Return the lines from the one that contains "Keep writing the" through the one that contains "stem.parent = axis", both included, exactly as written and with nothing added.

──────── Given data

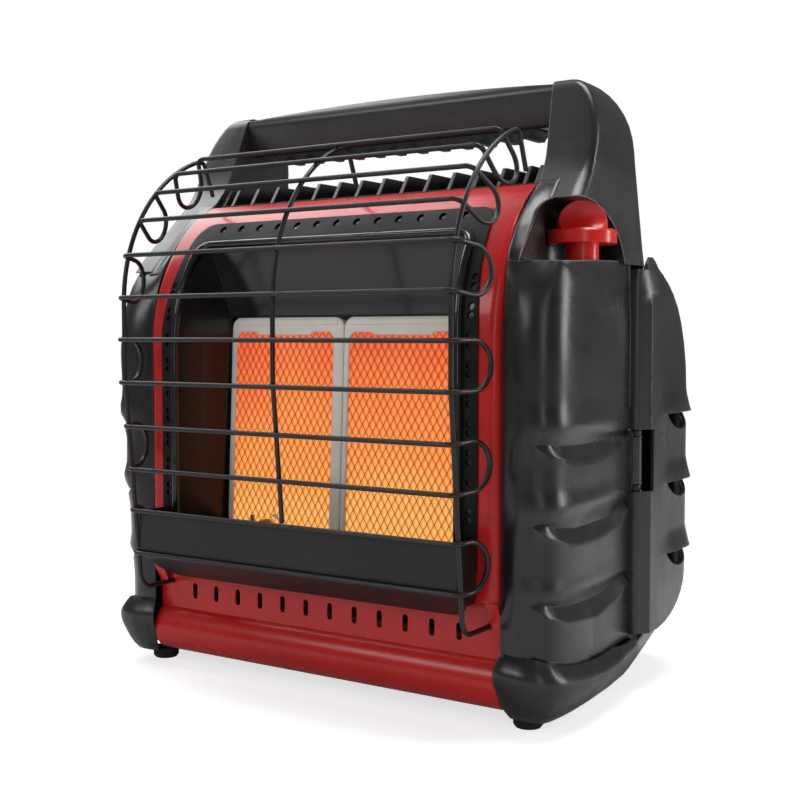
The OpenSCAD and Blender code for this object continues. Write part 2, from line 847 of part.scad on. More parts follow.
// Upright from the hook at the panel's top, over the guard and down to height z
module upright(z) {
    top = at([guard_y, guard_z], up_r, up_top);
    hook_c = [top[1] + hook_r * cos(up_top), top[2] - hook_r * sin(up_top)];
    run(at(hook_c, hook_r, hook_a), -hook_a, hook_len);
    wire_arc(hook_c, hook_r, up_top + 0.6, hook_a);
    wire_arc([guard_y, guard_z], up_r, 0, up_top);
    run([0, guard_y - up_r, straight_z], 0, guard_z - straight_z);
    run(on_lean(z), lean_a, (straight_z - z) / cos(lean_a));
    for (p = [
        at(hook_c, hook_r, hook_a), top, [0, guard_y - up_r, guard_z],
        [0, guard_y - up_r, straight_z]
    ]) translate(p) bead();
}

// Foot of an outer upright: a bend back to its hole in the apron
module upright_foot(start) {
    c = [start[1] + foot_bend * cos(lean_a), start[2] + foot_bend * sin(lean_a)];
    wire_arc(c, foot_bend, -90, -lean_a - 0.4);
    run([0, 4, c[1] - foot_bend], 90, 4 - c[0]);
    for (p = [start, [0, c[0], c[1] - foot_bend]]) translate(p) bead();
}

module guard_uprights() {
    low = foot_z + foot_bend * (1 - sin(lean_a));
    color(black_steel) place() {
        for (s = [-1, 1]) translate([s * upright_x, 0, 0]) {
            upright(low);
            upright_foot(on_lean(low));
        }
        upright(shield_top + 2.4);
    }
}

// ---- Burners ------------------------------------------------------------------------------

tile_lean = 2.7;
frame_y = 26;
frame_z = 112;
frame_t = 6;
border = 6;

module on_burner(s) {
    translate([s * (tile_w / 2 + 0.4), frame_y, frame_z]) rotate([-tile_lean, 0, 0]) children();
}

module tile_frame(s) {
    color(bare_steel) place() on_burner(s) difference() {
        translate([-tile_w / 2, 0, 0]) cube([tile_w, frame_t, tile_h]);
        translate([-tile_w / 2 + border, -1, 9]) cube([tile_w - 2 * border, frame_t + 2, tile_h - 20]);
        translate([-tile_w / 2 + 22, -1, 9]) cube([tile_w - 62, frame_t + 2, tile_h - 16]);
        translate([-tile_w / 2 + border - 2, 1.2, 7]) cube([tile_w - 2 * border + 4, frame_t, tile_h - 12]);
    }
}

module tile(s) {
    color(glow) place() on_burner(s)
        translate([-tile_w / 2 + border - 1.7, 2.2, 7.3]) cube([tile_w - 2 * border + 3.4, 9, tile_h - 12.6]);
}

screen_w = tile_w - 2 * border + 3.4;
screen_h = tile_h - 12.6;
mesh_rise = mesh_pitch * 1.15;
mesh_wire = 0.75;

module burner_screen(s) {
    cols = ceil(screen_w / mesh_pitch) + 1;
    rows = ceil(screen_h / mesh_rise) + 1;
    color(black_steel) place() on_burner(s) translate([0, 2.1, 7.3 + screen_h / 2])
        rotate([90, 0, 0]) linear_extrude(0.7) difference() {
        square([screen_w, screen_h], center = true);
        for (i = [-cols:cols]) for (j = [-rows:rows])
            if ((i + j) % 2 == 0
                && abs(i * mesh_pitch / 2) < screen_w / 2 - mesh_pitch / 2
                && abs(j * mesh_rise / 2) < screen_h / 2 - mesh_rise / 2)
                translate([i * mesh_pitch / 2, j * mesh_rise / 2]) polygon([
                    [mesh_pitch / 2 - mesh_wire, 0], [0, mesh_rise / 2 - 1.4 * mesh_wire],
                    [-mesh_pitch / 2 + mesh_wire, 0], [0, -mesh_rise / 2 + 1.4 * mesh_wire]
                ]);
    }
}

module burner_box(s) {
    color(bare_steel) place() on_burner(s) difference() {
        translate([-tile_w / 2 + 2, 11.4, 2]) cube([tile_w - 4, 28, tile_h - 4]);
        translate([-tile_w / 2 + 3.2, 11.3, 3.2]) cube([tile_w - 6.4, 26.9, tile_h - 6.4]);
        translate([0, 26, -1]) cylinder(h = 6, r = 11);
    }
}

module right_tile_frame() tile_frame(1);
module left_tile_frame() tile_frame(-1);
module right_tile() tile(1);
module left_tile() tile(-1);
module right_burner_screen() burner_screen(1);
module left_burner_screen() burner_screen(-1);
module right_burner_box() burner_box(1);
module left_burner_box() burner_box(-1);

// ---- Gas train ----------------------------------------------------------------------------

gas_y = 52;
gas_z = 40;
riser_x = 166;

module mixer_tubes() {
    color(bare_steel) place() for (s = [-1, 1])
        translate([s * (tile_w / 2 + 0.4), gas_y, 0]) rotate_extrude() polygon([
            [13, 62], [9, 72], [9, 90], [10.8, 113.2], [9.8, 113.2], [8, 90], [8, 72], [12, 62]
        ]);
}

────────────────
──────── Given data

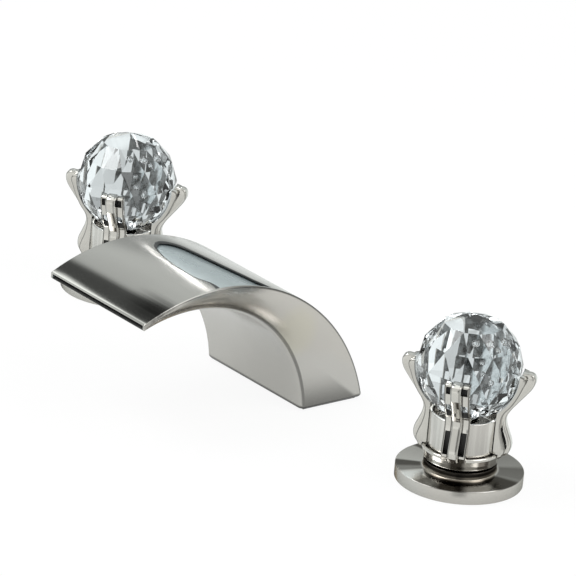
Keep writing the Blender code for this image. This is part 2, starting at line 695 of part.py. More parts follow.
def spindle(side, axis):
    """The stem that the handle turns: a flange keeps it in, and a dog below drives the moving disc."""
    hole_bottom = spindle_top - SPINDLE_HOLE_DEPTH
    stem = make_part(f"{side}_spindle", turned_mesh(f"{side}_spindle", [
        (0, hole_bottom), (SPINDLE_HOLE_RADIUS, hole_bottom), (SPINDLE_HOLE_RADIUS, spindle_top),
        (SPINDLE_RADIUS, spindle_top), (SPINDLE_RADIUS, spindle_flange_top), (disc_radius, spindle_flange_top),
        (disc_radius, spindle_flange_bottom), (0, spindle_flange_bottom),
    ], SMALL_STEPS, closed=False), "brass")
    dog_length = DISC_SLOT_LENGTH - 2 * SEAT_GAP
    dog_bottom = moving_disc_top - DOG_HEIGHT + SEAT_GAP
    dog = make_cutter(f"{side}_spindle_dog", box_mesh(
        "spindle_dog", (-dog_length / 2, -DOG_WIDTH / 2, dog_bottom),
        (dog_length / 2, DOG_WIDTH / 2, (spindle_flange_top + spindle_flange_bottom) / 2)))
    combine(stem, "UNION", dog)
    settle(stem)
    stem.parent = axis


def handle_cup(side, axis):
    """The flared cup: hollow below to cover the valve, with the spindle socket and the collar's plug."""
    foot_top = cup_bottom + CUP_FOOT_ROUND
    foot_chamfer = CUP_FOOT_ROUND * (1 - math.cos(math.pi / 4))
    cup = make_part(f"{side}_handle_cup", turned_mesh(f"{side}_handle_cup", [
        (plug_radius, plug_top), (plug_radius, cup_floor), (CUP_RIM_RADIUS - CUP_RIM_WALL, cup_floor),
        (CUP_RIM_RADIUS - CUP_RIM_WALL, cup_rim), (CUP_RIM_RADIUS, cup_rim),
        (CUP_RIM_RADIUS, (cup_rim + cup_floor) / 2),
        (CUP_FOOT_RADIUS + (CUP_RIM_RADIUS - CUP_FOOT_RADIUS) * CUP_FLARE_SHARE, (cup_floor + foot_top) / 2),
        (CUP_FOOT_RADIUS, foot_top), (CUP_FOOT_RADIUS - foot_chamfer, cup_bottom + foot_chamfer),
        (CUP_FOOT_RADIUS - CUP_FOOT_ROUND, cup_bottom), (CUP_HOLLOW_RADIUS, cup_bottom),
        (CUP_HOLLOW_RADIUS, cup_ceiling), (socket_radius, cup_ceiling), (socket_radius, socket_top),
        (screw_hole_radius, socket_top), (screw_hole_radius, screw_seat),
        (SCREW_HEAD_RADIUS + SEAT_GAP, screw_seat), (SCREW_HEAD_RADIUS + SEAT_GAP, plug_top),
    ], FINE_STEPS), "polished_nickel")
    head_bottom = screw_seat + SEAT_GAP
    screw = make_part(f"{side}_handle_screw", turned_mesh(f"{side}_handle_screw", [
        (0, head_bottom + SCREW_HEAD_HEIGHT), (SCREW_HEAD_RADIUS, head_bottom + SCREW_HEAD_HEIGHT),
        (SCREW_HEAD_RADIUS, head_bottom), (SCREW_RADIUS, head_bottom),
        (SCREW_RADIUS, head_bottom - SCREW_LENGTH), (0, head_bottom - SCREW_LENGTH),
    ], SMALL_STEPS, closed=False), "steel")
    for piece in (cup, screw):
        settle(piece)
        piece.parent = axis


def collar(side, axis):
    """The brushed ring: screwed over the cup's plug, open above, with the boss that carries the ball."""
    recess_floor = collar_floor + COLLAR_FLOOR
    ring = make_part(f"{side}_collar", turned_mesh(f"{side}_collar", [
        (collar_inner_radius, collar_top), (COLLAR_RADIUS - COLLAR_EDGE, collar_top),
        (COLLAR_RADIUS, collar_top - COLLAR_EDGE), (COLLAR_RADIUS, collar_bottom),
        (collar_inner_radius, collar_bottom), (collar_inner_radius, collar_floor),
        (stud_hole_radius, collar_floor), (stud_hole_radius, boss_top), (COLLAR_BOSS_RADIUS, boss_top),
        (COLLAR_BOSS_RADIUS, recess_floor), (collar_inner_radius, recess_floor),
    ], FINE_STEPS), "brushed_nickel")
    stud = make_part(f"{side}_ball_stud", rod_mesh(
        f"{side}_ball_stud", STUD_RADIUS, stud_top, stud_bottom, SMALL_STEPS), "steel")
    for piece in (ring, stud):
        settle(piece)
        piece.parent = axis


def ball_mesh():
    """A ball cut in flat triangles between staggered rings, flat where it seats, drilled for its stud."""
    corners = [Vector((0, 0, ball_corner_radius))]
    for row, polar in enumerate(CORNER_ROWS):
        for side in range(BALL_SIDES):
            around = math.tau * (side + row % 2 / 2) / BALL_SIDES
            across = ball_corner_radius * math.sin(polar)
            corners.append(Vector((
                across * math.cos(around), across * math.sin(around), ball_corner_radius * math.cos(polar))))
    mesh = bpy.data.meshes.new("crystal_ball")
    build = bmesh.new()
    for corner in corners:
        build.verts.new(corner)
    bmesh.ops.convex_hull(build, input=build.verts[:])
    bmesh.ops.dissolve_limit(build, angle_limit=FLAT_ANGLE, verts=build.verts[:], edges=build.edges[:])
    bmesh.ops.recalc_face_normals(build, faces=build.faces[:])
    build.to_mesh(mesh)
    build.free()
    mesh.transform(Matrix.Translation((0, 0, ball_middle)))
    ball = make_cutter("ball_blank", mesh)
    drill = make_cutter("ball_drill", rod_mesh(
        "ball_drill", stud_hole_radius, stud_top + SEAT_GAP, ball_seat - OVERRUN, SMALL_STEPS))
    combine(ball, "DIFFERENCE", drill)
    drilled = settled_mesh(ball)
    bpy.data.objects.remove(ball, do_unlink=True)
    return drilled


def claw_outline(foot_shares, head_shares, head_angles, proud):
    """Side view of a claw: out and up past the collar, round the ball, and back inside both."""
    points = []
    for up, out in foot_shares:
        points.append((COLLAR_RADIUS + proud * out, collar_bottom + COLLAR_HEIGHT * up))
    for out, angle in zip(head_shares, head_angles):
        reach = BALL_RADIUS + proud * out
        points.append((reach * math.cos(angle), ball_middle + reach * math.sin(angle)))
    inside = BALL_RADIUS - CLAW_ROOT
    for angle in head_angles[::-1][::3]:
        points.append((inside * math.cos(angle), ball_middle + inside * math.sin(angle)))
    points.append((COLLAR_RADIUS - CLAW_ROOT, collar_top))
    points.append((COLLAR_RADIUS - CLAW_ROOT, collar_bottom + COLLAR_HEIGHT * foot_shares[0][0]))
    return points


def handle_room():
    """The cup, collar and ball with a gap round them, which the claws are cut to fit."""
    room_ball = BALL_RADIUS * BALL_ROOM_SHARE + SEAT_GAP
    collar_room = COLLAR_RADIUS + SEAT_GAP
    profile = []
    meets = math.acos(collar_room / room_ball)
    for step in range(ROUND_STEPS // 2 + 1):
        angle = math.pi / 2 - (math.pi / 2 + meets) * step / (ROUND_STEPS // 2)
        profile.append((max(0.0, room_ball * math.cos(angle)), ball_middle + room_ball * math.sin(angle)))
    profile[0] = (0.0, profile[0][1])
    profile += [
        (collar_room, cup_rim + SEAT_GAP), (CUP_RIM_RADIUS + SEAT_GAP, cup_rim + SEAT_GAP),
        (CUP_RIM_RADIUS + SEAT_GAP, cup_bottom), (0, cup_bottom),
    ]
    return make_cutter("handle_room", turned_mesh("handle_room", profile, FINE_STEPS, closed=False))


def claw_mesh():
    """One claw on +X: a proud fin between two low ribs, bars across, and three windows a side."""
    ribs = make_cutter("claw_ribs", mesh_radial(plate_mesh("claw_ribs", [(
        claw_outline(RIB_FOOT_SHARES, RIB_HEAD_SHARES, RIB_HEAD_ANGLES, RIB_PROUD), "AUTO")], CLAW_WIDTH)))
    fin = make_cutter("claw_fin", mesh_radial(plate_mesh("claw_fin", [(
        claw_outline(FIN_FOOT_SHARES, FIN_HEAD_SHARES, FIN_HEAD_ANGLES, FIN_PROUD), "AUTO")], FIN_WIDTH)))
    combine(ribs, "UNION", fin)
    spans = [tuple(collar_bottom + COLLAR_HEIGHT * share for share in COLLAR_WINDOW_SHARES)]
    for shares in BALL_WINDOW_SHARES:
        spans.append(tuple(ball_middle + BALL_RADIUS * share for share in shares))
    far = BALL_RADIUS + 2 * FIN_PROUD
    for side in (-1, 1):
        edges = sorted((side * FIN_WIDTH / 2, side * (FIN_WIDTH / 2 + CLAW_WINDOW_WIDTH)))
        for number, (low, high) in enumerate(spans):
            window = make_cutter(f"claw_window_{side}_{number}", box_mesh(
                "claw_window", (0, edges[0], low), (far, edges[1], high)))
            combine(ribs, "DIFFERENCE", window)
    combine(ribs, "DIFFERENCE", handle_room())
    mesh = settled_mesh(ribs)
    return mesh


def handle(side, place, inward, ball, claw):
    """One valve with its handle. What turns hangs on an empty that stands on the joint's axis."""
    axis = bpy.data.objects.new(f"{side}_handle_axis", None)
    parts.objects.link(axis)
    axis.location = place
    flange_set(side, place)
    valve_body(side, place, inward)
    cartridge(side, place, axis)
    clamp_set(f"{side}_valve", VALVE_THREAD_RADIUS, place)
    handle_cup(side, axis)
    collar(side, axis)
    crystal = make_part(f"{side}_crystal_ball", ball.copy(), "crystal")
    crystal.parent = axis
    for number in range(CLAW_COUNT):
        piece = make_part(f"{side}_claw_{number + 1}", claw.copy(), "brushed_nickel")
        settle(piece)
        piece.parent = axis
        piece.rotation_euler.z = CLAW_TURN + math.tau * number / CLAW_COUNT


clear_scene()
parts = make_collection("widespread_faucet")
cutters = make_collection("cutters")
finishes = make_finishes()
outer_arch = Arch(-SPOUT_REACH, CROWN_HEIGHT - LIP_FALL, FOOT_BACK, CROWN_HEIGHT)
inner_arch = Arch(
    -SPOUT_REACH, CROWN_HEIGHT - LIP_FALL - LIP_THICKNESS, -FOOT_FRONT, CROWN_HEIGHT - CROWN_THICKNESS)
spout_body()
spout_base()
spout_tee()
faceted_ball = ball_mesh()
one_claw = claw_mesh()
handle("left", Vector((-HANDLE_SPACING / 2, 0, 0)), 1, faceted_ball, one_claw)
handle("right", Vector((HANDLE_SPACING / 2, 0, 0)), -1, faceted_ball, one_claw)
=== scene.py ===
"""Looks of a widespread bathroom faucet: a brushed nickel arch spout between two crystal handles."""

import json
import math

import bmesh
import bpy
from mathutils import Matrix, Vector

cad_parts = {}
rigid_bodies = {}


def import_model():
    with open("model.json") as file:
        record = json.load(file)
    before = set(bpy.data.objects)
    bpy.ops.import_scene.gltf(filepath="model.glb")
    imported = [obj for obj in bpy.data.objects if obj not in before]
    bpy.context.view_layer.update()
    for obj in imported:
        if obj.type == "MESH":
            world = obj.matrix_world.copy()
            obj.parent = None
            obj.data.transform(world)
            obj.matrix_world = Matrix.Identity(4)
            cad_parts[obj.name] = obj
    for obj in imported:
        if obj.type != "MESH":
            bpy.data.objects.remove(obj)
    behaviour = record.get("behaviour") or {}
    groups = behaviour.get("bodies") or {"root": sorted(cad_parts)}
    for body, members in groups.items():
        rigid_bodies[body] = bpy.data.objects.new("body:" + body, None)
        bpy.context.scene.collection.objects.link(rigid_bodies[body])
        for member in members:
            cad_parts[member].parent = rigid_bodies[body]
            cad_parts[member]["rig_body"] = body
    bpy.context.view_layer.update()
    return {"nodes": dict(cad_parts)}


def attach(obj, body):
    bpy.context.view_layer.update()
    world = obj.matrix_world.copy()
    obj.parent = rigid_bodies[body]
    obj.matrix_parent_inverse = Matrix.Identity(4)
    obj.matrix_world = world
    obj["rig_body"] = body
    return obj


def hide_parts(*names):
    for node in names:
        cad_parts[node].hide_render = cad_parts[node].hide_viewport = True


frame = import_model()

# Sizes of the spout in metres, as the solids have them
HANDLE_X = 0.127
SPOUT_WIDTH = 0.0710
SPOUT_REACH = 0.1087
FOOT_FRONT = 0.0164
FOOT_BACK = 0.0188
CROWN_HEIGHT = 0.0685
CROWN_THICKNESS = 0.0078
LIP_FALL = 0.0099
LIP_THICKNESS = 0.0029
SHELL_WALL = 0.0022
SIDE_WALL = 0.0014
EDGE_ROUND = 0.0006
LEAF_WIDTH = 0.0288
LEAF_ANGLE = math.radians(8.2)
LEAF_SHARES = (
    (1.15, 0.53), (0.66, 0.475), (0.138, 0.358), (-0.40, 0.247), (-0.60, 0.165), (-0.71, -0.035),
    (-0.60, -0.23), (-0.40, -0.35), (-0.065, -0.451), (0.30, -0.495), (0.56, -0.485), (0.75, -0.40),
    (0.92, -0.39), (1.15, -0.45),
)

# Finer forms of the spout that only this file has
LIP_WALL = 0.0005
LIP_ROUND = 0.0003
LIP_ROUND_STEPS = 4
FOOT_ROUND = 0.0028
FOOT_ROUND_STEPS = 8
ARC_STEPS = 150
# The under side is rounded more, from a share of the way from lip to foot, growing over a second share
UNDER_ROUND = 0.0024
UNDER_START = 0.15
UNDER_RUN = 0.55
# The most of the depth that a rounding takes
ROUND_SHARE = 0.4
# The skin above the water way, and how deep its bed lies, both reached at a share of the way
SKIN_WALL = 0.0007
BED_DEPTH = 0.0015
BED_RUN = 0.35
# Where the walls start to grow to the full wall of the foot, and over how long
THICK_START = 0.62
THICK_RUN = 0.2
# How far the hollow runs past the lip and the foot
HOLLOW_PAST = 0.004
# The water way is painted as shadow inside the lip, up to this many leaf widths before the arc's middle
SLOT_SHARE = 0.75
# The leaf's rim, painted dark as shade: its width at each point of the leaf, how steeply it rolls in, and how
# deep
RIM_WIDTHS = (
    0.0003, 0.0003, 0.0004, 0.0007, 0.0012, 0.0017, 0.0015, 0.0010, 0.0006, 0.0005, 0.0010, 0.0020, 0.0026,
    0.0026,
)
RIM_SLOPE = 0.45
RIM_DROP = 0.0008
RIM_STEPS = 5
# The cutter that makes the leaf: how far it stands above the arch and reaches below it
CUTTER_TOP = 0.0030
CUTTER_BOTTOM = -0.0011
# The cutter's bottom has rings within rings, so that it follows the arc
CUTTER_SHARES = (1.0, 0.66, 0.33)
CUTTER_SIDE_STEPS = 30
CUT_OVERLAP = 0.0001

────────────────

Response to this exercise:
Keep writing the Blender code for this image. This is part 2, starting at line 695 of part.py. More parts follow.
def spindle(side, axis):
    """The stem that the handle turns: a flange keeps it in, and a dog below drives the moving disc."""
    hole_bottom = spindle_top - SPINDLE_HOLE_DEPTH
    stem = make_part(f"{side}_spindle", turned_mesh(f"{side}_spindle", [
        (0, hole_bottom), (SPINDLE_HOLE_RADIUS, hole_bottom), (SPINDLE_HOLE_RADIUS, spindle_top),
        (SPINDLE_RADIUS, spindle_top), (SPINDLE_RADIUS, spindle_flange_top), (disc_radius, spindle_flange_top),
        (disc_radius, spindle_flange_bottom), (0, spindle_flange_bottom),
    ], SMALL_STEPS, closed=False), "brass")
    dog_length = DISC_SLOT_LENGTH - 2 * SEAT_GAP
    dog_bottom = moving_disc_top - DOG_HEIGHT + SEAT_GAP
    dog = make_cutter(f"{side}_spindle_dog", box_mesh(
        "spindle_dog", (-dog_length / 2, -DOG_WIDTH / 2, dog_bottom),
        (dog_length / 2, DOG_WIDTH / 2, (spindle_flange_top + spindle_flange_bottom) / 2)))
    combine(stem, "UNION", dog)
    settle(stem)
    stem.parent = axis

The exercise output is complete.